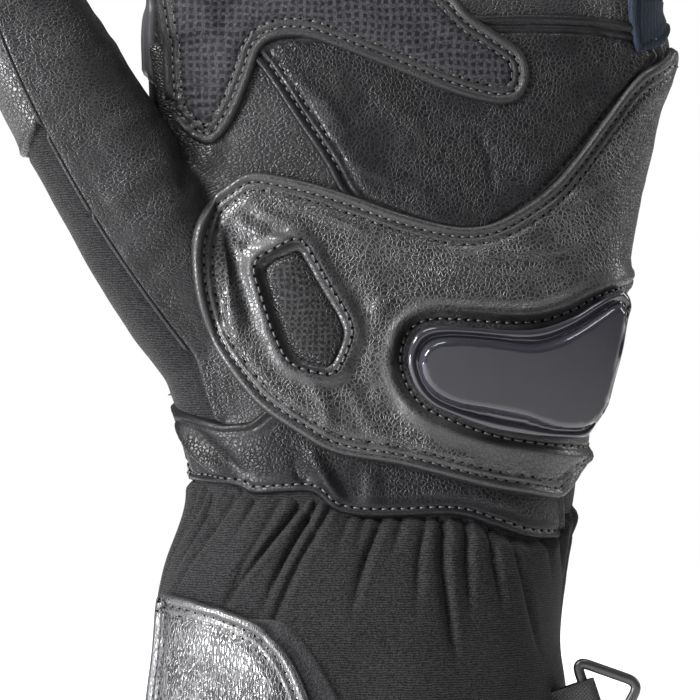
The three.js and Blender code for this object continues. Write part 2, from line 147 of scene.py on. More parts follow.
def noise(points, size, seed):
    """Smooth value noise from -1 to 1, the same on every run."""
    q = np.asarray(points, float) / size
    if q.shape[1] == 2:
        q = np.column_stack([q, np.zeros(len(q))])
    cell = np.floor(q).astype(np.int64)
    f = q - cell
    f = f * f * (3 - 2 * f)
    total = np.zeros(len(q))
    for dx in (0, 1):
        for dy in (0, 1):
            for dz in (0, 1):
                h = (cell[:, 0] + dx) * 73856093
                h = h ^ ((cell[:, 1] + dy) * 19349663)
                h = h ^ ((cell[:, 2] + dz) * 83492791)
                h = (h ^ (seed * 7919)) & 0x7FFFFFFF
                h = (h * 1103515245 + 12345) & 0x7FFFFFFF
                h = ((h ^ (h >> 13)) * 1274126177) & 0x7FFFFFFF
                value = ((h >> 8) & 0xFFFF) / 32767.5 - 1
                wx = f[:, 0] if dx else 1 - f[:, 0]
                wy = f[:, 1] if dy else 1 - f[:, 1]
                wz = f[:, 2] if dz else 1 - f[:, 2]
                total += value * wx * wy * wz
    return total


# ------------------------------------------------------------------ outlines in two dimensions
def catmull(points, closes, step):
    """Centripetal curve through the points, in steps of even length."""
    points = np.asarray(points, float)
    count = len(points)
    pieces = []
    for k in range(count if closes else count - 1):
        if closes:
            p0, p1, p2, p3 = (points[(k + j - 1) % count] for j in range(4))
        else:
            p0, p1, p2, p3 = (points[min(max(k + j - 1, 0), count - 1)] for j in range(4))
        length = np.linalg.norm(p2 - p1)
        steps = max(2, int(length / step) + 1)
        knots = [0.0]
        for a, b in ((p0, p1), (p1, p2), (p2, p3)):
            knots.append(knots[-1] + max(np.linalg.norm(b - a), 1e-6) ** 0.5)
        t = np.linspace(knots[1], knots[2], steps, endpoint=False)[:, None]

        def mix(a, b, ta, tb):
            return ((tb - t) * a + (t - ta) * b) / (tb - ta)

        a1 = mix(p0, p1, knots[0], knots[1])
        a2 = mix(p1, p2, knots[1], knots[2])
        a3 = mix(p2, p3, knots[2], knots[3])
        b1 = mix(a1, a2, knots[0], knots[2])
        b2 = mix(a2, a3, knots[1], knots[3])
        pieces.append(mix(b1, b2, knots[1], knots[2]))
    curve = np.concatenate(pieces)
    if not closes:
        curve = np.vstack([curve, points[-1]])
    return resample(curve, closes, step)


def lengths(path):
    """Length of a path up to each of its points."""
    return np.concatenate([[0], np.cumsum(np.linalg.norm(np.diff(path, axis=0), axis=1))])


def walk(path, where):
    """Points of a path at the lengths given."""
    along = lengths(path)
    return np.column_stack([np.interp(where, along, path[:, k]) for k in range(path.shape[1])])


def closed(loop):
    return np.vstack([loop, loop[:1]])


def resample(curve, closes, step):
    """The same path with even steps."""
    path = closed(curve) if closes else curve
    total = lengths(path)[-1]
    count = max(8, int(round(total / step)))
    return walk(path, np.linspace(0, total, count, endpoint=not closes))


def smooth_loop(points, step):
    """Closed curve through the points, with evenly spaced steps."""
    return resample(catmull(points, True, step), True, step)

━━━

▶ [Task requirements]:
From the opening line of the data above through the line that contains "return ((tb - t)", please print each line as it stands and only those lines.

▶ [Written response]:
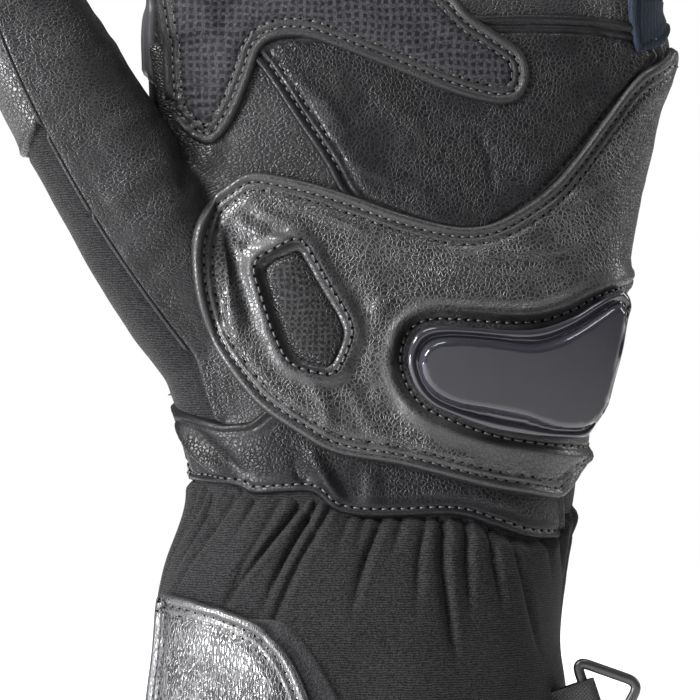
The three.js and Blender code for this object continues. Write part 2, from line 147 of scene.py on. More parts follow.
def noise(points, size, seed):
    """Smooth value noise from -1 to 1, the same on every run."""
    q = np.asarray(points, float) / size
    if q.shape[1] == 2:
        q = np.column_stack([q, np.zeros(len(q))])
    cell = np.floor(q).astype(np.int64)
    f = q - cell
    f = f * f * (3 - 2 * f)
    total = np.zeros(len(q))
    for dx in (0, 1):
        for dy in (0, 1):
            for dz in (0, 1):
                h = (cell[:, 0] + dx) * 73856093
                h = h ^ ((cell[:, 1] + dy) * 19349663)
                h = h ^ ((cell[:, 2] + dz) * 83492791)
                h = (h ^ (seed * 7919)) & 0x7FFFFFFF
                h = (h * 1103515245 + 12345) & 0x7FFFFFFF
                h = ((h ^ (h >> 13)) * 1274126177) & 0x7FFFFFFF
                value = ((h >> 8) & 0xFFFF) / 32767.5 - 1
                wx = f[:, 0] if dx else 1 - f[:, 0]
                wy = f[:, 1] if dy else 1 - f[:, 1]
                wz = f[:, 2] if dz else 1 - f[:, 2]
                total += value * wx * wy * wz
    return total


# ------------------------------------------------------------------ outlines in two dimensions
def catmull(points, closes, step):
    """Centripetal curve through the points, in steps of even length."""
    points = np.asarray(points, float)
    count = len(points)
    pieces = []
    for k in range(count if closes else count - 1):
        if closes:
            p0, p1, p2, p3 = (points[(k + j - 1) % count] for j in range(4))
        else:
            p0, p1, p2, p3 = (points[min(max(k + j - 1, 0), count - 1)] for j in range(4))
        length = np.linalg.norm(p2 - p1)
        steps = max(2, int(length / step) + 1)
        knots = [0.0]
        for a, b in ((p0, p1), (p1, p2), (p2, p3)):
            knots.append(knots[-1] + max(np.linalg.norm(b - a), 1e-6) ** 0.5)
        t = np.linspace(knots[1], knots[2], steps, endpoint=False)[:, None]

        def mix(a, b, ta, tb):
            return ((tb - t) * a + (t - ta) * b) / (tb - ta)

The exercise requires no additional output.